● **Exercise prompt**: Return every record exactly as written.

═════ Given records ═════

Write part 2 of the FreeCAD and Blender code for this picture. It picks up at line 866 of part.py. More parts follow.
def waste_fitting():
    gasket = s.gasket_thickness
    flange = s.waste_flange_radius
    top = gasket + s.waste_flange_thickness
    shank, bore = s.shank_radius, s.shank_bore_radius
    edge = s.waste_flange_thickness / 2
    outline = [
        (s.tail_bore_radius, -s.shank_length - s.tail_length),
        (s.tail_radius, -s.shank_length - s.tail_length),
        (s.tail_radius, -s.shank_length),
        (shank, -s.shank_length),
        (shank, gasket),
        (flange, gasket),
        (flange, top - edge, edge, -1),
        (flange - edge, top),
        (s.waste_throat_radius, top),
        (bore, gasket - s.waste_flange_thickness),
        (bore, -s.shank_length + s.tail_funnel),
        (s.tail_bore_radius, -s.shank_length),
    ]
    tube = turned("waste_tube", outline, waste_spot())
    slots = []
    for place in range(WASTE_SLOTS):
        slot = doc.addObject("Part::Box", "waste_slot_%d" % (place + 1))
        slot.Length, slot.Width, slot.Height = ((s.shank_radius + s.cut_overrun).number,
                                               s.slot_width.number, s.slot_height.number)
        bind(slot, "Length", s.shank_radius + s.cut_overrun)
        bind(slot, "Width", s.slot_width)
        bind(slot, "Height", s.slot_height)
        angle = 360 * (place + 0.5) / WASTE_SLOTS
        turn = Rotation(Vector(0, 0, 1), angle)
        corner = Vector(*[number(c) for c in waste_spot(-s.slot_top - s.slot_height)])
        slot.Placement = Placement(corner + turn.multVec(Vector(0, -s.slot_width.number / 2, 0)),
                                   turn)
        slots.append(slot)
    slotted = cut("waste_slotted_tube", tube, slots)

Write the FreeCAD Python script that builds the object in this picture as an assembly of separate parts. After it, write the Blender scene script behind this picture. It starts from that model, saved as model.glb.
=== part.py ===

═════

● **Solution to the problem**:
Write part 2 of the FreeCAD and Blender code for this picture. It picks up at line 866 of part.py. More parts follow.
def waste_fitting():
    gasket = s.gasket_thickness
    flange = s.waste_flange_radius
    top = gasket + s.waste_flange_thickness
    shank, bore = s.shank_radius, s.shank_bore_radius
    edge = s.waste_flange_thickness / 2
    outline = [
        (s.tail_bore_radius, -s.shank_length - s.tail_length),
        (s.tail_radius, -s.shank_length - s.tail_length),
        (s.tail_radius, -s.shank_length),
        (shank, -s.shank_length),
        (shank, gasket),
        (flange, gasket),
        (flange, top - edge, edge, -1),
        (flange - edge, top),
        (s.waste_throat_radius, top),
        (bore, gasket - s.waste_flange_thickness),
        (bore, -s.shank_length + s.tail_funnel),
        (s.tail_bore_radius, -s.shank_length),
    ]
    tube = turned("waste_tube", outline, waste_spot())
    slots = []
    for place in range(WASTE_SLOTS):
        slot = doc.addObject("Part::Box", "waste_slot_%d" % (place + 1))
        slot.Length, slot.Width, slot.Height = ((s.shank_radius + s.cut_overrun).number,
                                               s.slot_width.number, s.slot_height.number)
        bind(slot, "Length", s.shank_radius + s.cut_overrun)
        bind(slot, "Width", s.slot_width)
        bind(slot, "Height", s.slot_height)
        angle = 360 * (place + 0.5) / WASTE_SLOTS
        turn = Rotation(Vector(0, 0, 1), angle)
        corner = Vector(*[number(c) for c in waste_spot(-s.slot_top - s.slot_height)])
        slot.Placement = Placement(corner + turn.multVec(Vector(0, -s.slot_width.number / 2, 0)),
                                   turn)
        slots.append(slot)
    slotted = cut("waste_slotted_tube", tube, slots)

Write the FreeCAD Python script that builds the object in this picture as an assembly of separate parts. After it, write the Blender scene script behind this picture. It starts from that model, saved as model.glb.
=== part.py ===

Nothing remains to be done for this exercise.